Este complejo de errores tiene un nombre: comunismo, el cual tiene en Rusia su
centro de difusión universal.
Con
demasiada frecuencia se identificado al comunismo con un régimen meramente
político, olvidando su dimensión ideológica, cuando es precisamente su
dimensión doctrinal la que pone de relieve Nuestra Señora.
Durante el
siglo XX, la oposición al comunismo se ha limitado a identificar únicamente el
comunismo de los tanques soviéticos y del Gulag, que sin duda son una expresión
del comunismo, pero no constituyen su núcleo. Pío XI destacó la naturaleza
ideológicamente perversa del comunismo.
Lo cierto es
que en el siglo XX no hubo crímenes comparables con los del comunismo tanto por
el tiempo que duraron, como por los territorios abarcados, como por el grado de
odio generado. Pero esos crímenes son consecuencia de errores. Cuando se
desplomó la Unión Soviética, puede decirse que esos errores salieron del
envoltorio que los contenía y se propagaron como un miasma ideológico por todo
Occidente en forma de relativismo cultural y moral.
El
relativismo que actualmente se profesa y vive en Occidente tiene sus raíces en
las teorías del materialismo y del evolucionismo marxista; dicho de otro modo:
en la negación de toda realidad espiritual y todo elemento fijo y permanente en
el hombre y la sociedad.
Antonio
Gramsci es el teórico responsable de esta revolución cultural que transforma la
dictadura del proletariado en dictadura del relativismo. Para Gramsci, la labor
del comunismo consiste en conducir a un secularismo integral que la Ilustración
había reservado a una élite reducida.
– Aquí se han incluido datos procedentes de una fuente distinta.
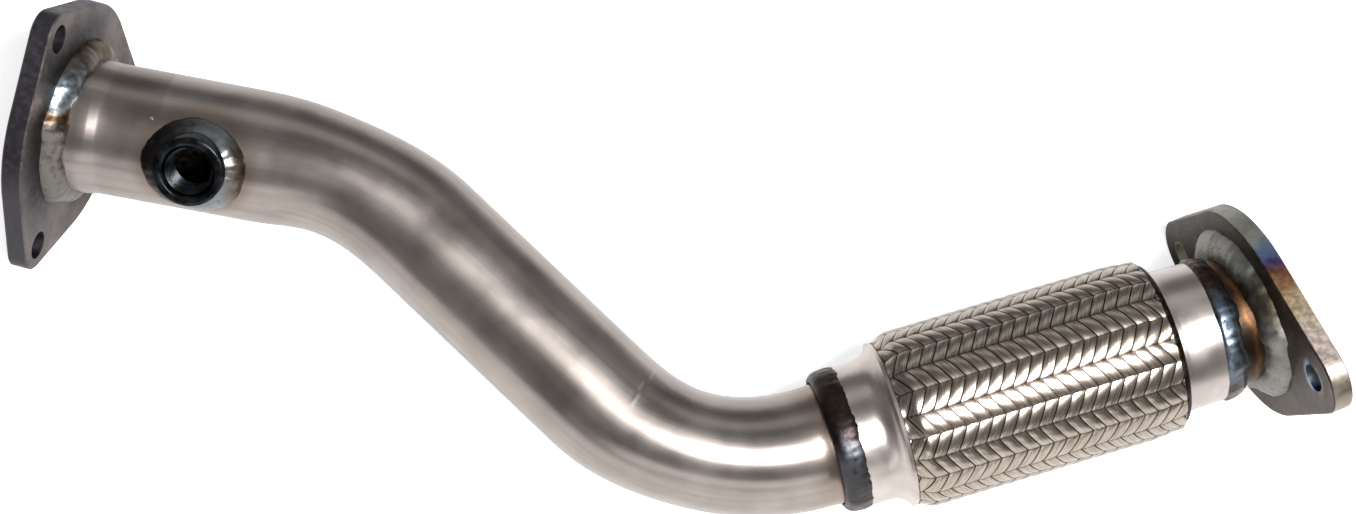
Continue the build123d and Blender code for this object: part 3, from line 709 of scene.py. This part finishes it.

A nivel social, ese secularismo ateo es
accionado, según el comunista italiano, por medio de «una total secularización
de la vida y las costumbres». Es decir, mediante una secularización total de la
vida social que haga posible que la praxis comunista extirpe totalmente las
raíces sociales de la religión. La nueva Europa sin raíces que ha eliminado
toda referencia a la Cristiandad en su tratado fundacional ha realizado
completamente el plan gramsciano de secularización de la sociedad.